Cuando fui a París obligué a Olimpia a parar en el Café Procope, el más antiguo de la ciudad. Allí acudían Voltaire, Rousseau, Diderot, Victor Hugo, Verlaine o Balzac a tomarse unos cacharros y a charlar con los suyos de lo que sea que charlen los genios. Entramos, y justo cuando comenzaba a poseerme el espíritu de la nostalgia por lo no vivido se nos acercó el maitre, un gilipollas educado por la madre París. Que si teníamos reserva. No, señor. Pues au revoir. Solo quiero ver las plaquitas, por favor, monsieur. Que si tenéis reserva. No, pero son cinco min... Adieu. Francia no es París, pero me fui de allí invocando al Empecinado y a Agustina de Aragón.
Hay lugares sagrados que no necesitan de apariciones en libros litúrgicos. Quienes los frecuentaron lo hicieron sin pretensiones: solo tuvieron que convertirse en los más grandes para que otros erigiesen rincones de peregrinaje con los que mentirnos más o menos. Los ilustrísimos hoy son otros, y si están es para demostrarnos que han estado.
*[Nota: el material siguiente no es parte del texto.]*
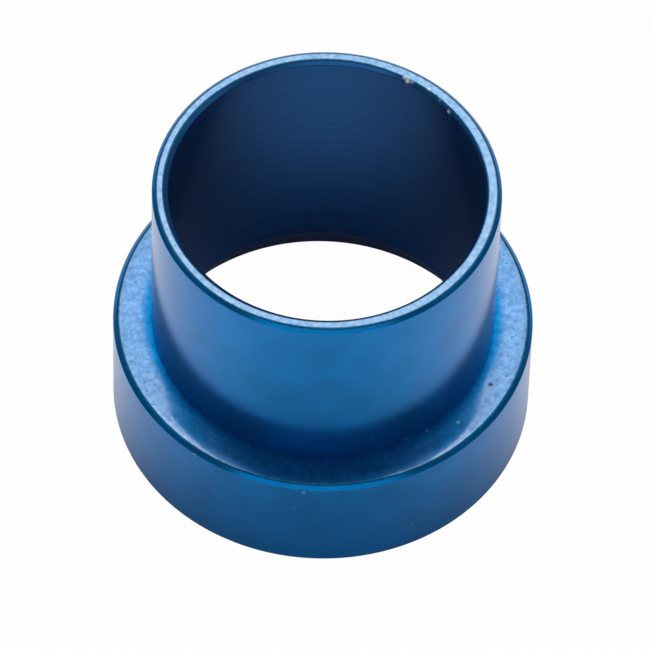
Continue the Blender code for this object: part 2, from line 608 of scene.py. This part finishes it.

Han hecho un pacto pérfido con el sector servicios para jodernos las comidas, las vacaciones y hasta los partos. Hay una inflación que escapa a la omnisciencia de las grandes instituciones: la que provocan los influencers en los restaurantes, hoteles y hospitales.
Las plaquitas conmemorativas han sido sustituidas por fotografías fijadas en Instagram y hoy rezan: “Gracias por comer en nuestro restaurante, Dulceida”, “¡Encantadas de tenerte en nuestro hotel, @lauraescanes!”, “Te agradecemos que hayas confiado en nuestro equipo para traer al mundo a tu pequeña, @mpombor”. Comparten la imagen y actualizan precios. El solomillo, 25 euros más; la suite, tres sueldos de periodistas la noche; parir y tener el bebé más comestible del mundo, 500.000 rublos. La princesa Leonor no lo buscó, pero revalorizó un restaurante en Cudillero que si le echase cara y le pusiese guasa podría poner una placa en la que se dijera: “Aquí cagó la futura reina de España”.
Un amigo mío se casa. El otro día quedé con él y apareció pálido. Acababa de volver de una tienda de invitaciones para la boda. A su futura mujer le encantaron, estaba decidido, era esa. Estaba a la espera de que le pasasen presupuesto. “¿Qué pasa?”, le pregunté. “Nos han enseñado dos ejemplos de invitaciones de dos influencers a las que se las están diseñando”. Au revoir. Adieu.